» Mon Jun 11, 2012 3:32 am
I don't think it is a matter of a person's past gaming experiences, moreso than what they bring to the game with their character. Just read many of the threads and posts in all of the series sections, and you'll see how many will still play and defend playing an open-ended game as if it is linear and state that if it were linear it would have been better. Some role play deep; I know I do, putting less stock in the mechanics and nomeclature of the game (levels, classes, lore heaviness, etc.) in favor for a deep backstory to my character, and infusing in him, the edicts that either I live by myself or would live by given that environment. Like many upon putting the game into the system, I was wowwed right away by its beauty, while at the same time noting how some things were sacrificed for that beauty. I can keep my character in full immersion, but there will always be those moments in the choices and dialogue that will never fit, because like the previous games we are limited in our responses such as Yes-optimistic/ Maybe-Undecided/ and of course, No, which unfortunately almost always is delivered by a sarcastic remark from the player character. Almost part and parcel contemporary sarcasm sadly for the negatives.
I think many use some sort of limiting aspect to the game, but not so much a strident thing like "I'm a cleric so I will only use blunts!" or "I'm a thief so I would never wear armor!" but from reading many posts, I see a lot of this still exists. For me, I like to treat it the same way I treat such nuances in the tactile world. The frail late age lady that unbeknownst to you and I is a Tai Chi Chuan master. The gal who bags groceries with a Neopet button that on her off time hunts game with a bow come the season. The guy who from the outside looks like a former wrestler but in actuality is an operatic singer that still performs on stage and has never once lifted his hand against someone in anger. I treat characterization with that amount of freedom because I enjoy it better. Everyone (NPC's) have a story, I would imagine. Like the quest 'In my Time of Need" with Saadia. There is no clearcut resolution to know if she is telling the truth, or Kematu. You just have to trust and hope, you made the right decision. But you can also decide to do absolutely nothing about it. I did this, until traveling the land I noticed how all the Redguard women were being harassed by the A'likr as they hunted the one they want. So given my character's want of helping, doing the good deed, I started it if for no other reason that my character would want to stop the poor women from being surrounded and harassed. Or when I come upon a killed person in the game from some terrible incident, like the girl who just wanted to bathe in the cool water, even at the risk of her eventual fate. Some, see this in game and loot her belongings, and keep walking. Me, I remove her from the water, place her under the tree, cover her with a hide of a Sabrecat and throw some lavender flowers on the corpse. Does it mean anything at all to the mechanics of the game or the main quests? Absolutely not. Would this be something that my character and by extension I myself would do if I came upon such a scene in that world? Absolutely.

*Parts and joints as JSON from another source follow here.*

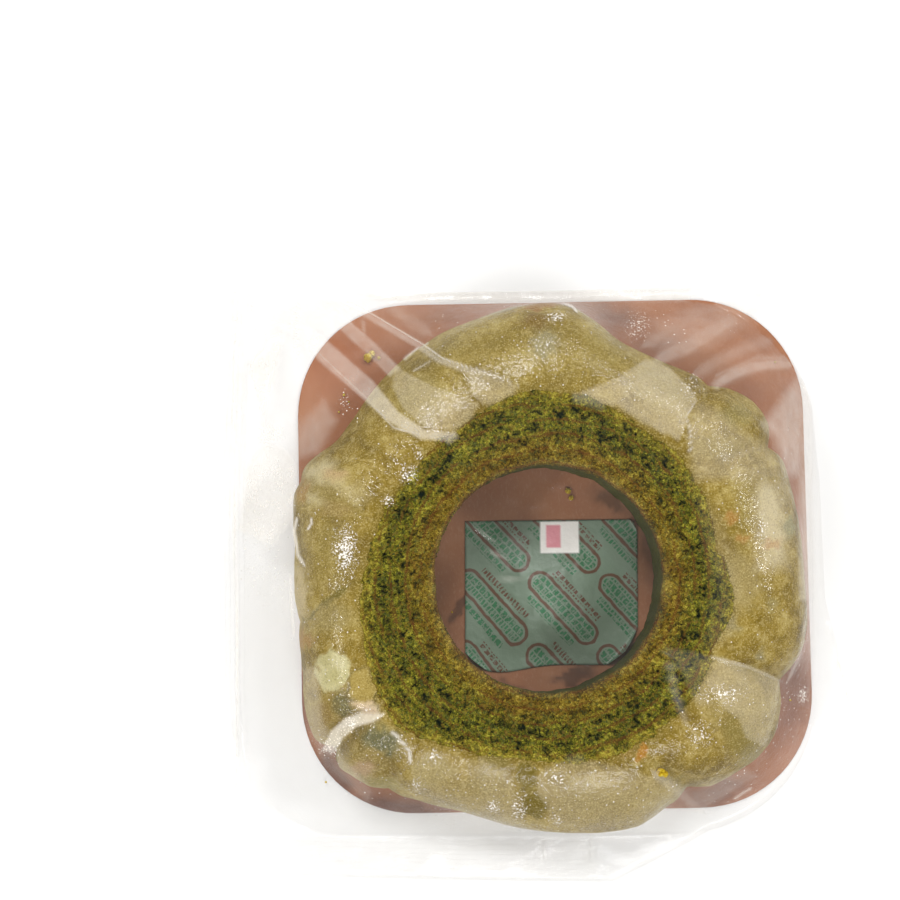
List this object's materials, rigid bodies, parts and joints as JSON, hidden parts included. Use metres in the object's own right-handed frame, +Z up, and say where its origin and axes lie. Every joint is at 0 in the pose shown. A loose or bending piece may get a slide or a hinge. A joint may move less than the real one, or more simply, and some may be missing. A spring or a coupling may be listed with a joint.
{
  "type": "sealed bag of baumkuchen",
  "caption": "Green tea ring cake with a lobed, glazed flank on a square card tray, sealed in a clear flat-edged bag.",
  "frame": {"origin": "under the middle of the bag, on the surface that it lies on", "axes": "+Z up out of the cut face of the cake; +X and +Y along the bag's width and length, +Y to the top of the picture"},
  "size_m": [0.1987, 0.1877, 0.042],
  "materials": {
    "film_over_cake": "clear glossy film over an olive glazed cake",
    "clear_film": "clear glossy plastic film, taken as 0.05 mm thick, creased",
    "sponge": "open, moist green tea crumb with thin browned rings",
    "glaze": "mottled olive skin under a thin sugar glaze",
    "card_tray": "matt brown coated card",
    "sachet": "pale green printed paper film, heat sealed"
  },
  "bodies": {
    "root": {"sealed_bag": "film_over_cake"}
  },
  "joints": []
}
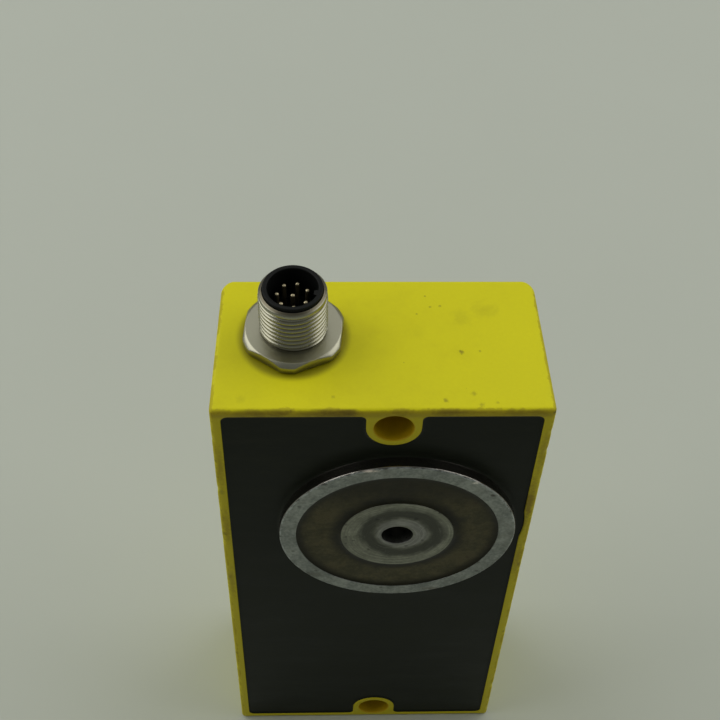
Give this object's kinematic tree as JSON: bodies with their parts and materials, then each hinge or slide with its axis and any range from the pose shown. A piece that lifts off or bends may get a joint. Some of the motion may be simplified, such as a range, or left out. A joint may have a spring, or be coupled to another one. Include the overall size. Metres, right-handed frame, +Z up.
{
  "type": "electromagnetic door lock with coded tag reader",
  "caption": "Potted yellow lock body with a round holding magnet in its front face, a screw-on round plug inlet on top and through holes at both ends.",
  "frame": {"origin": "middle of the bounding box at the bottom end, on the surface that the part stands on", "axes": "+Z up along the housing to the connector, -Y out of the magnet's face, +X to the right when facing the magnet"},
  "size_m": [0.0586, 0.0322, 0.1322],
  "materials": {
    "yellow_plastic": "fine-textured yellow glass-filled plastic, scuffed along the rim",
    "dark_resin": "near-black cast resin with a soft sheen",
    "label_foil": "blank satin foil",
    "ground_steel": "ground steel, mottled with handling marks",
    "nylon": "natural nylon",
    "enamelled_copper": "enamelled copper wire",
    "amber_resin": "dark amber cast resin",
    "wire_sleeve": "silicone sleeve",
    "zinc_steel": "zinc-plated steel",
    "nickel_brass": "nickel-plated brass, satin",
    "black_plastic": "black polyamide",
    "black_rubber": "black nitrile rubber",
    "red_rubber": "red silicone rubber",
    "gold_plate": "gold-plated contact",
    "board_laminate": "green solder mask on glass laminate",
    "polyimide": "amber polyimide film",
    "chip_epoxy": "moulded black epoxy",
    "capacitor_can": "drawn aluminium can",
    "ferrite": "sintered ferrite",
    "led_plastic": "clear moulded lens",
    "light_guide": "frosted light guide"
  },
  "bodies": {
    "root": {"housing": "yellow_plastic", "potting_cap": "dark_resin", "rating_label": "label_foil", "magnet_pot": "ground_steel", "magnet_core": "ground_steel", "coil_bobbin": "nylon", "coil_winding": "enamelled_copper", "coil_resin": "amber_resin", "coil_leads": "wire_sleeve", "magnet_screw": "zinc_steel", "connector_shell": "nickel_brass", "connector_insert": "black_plastic", "flange_o_ring": "black_rubber", "insert_seal": "red_rubber", "connector_locknut": "nickel_brass", "contact_pin_1": "gold_plate", "contact_pin_2": "gold_plate", "contact_pin_3": "gold_plate", "contact_pin_4": "gold_plate", "contact_pin_5": "gold_plate", "contact_pin_6": "gold_plate", "contact_pin_7": "gold_plate", "contact_pin_8": "gold_plate", "connector_board": "board_laminate", "ribbon_cable": "polyimide", "ribbon_header": "black_plastic", "main_board": "board_laminate", "microcontrollers": "chip_epoxy", "output_transistors": "chip_epoxy", "buffer_capacitors": "capacitor_can", "power_inductor": "ferrite", "suppressor_diode": "chip_epoxy", "clock_crystal": "capacitor_can", "antenna_former": "ferrite", "antenna_coil": "enamelled_copper", "antenna_leads": "enamelled_copper", "status_leds": "led_plastic", "light_pipes": "light_guide", "board_screws": "zinc_steel"}
  },
  "joints": []
}
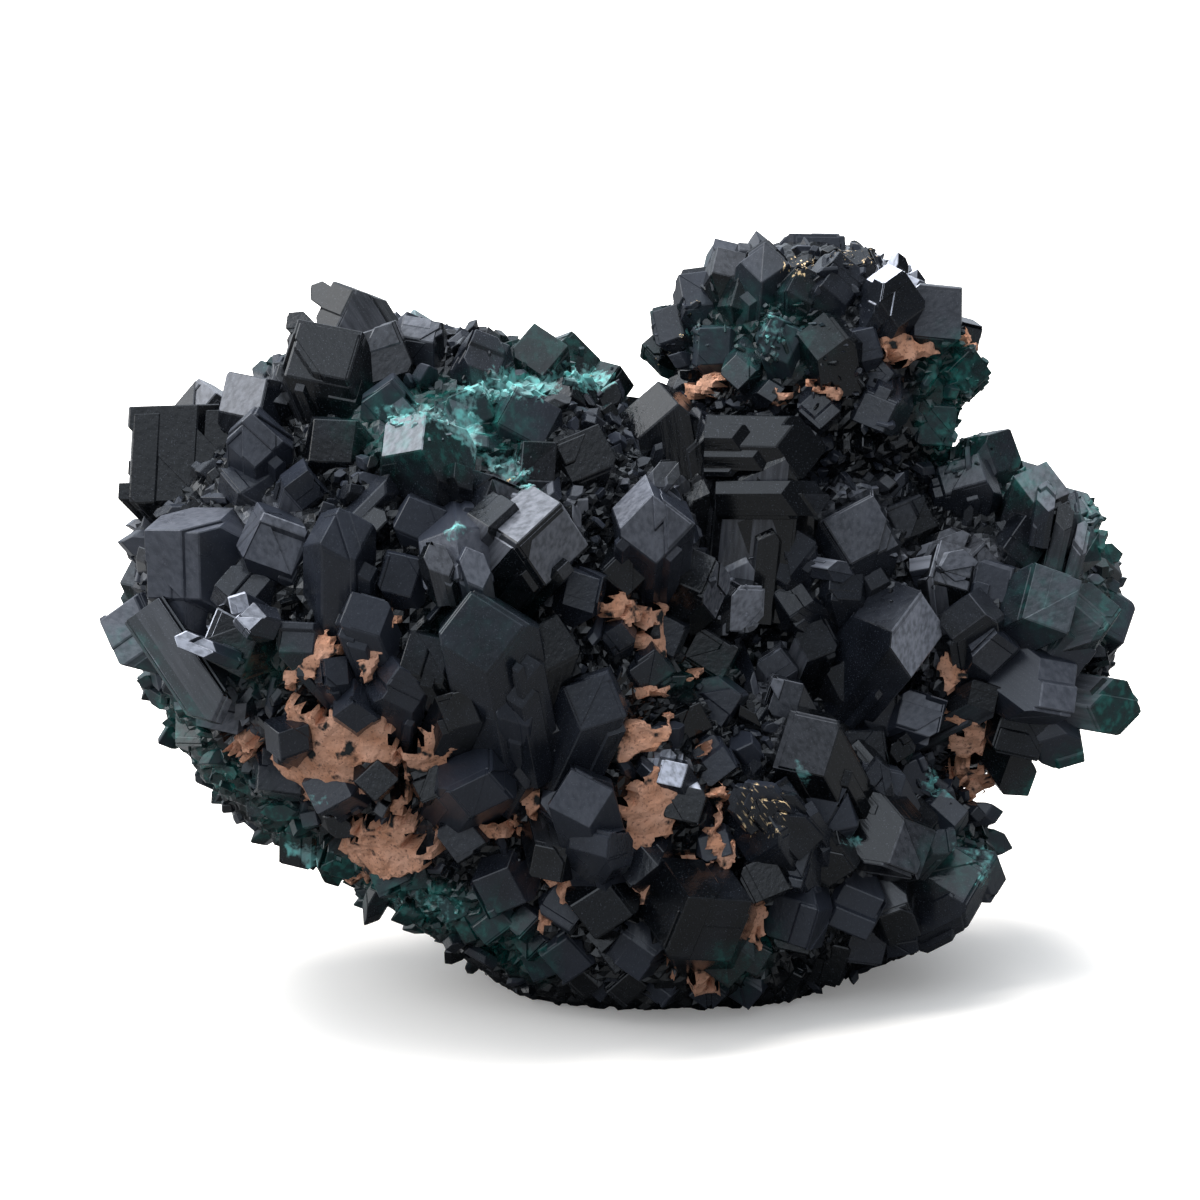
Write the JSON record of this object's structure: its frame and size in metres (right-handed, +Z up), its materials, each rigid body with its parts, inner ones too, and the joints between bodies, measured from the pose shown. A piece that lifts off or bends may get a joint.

It is this, that makes me enjoy the game. The freedom to decide the character and the history of my character. One of my characters is a carryover from Morrowind, since being Nerevarine, he is immortal. That is not synonymous with invulnerable. Even the Nerevarine can be killed, it is just that he would be ageless and thus would explain how he ended up there, even after an unsuccessful time in Akavir. He may decide to change the world and help, or he may just decide like the Greybeards, that dragons are part of the natural world and this belong. Given some of the talks with the dragons that speak to you, it is not as if they don't have a reason to want to put humans to the task. Especially after the Akavirii.
The beauty of these types of games is that regardless of what you might be expected to do via the storyline, you are under no obligation to do it. Right now, when I make a character, instead of following the usual roped in thing of getting free, going to Riverwood, starting with the Claw and the keystone, I can go in the opposite direction, finding Dragon cairns and word walls without even inciting the dragons to come about, until I decide, which can be even as late as level 30. I can devote a character, once he became the Arch-Mage, to just doing that, staying at the College and doing "step and fetch it" things until he decided to take a student on exploration adventures. I don't pigeonhole my immersive gaming to what is expected, rather, I like to take it in the oft times odd directions of what would this or that character prefer to do. Such as one time with Morrowind, I actually took that package to give to Caius Cosades, and placed it on a dead body. Boom! It was gone from the Vvardenfell world and that meant that I (and by extension all the NPC's) had to live with the world as it was when my character first got off the ship a Seyda Neen.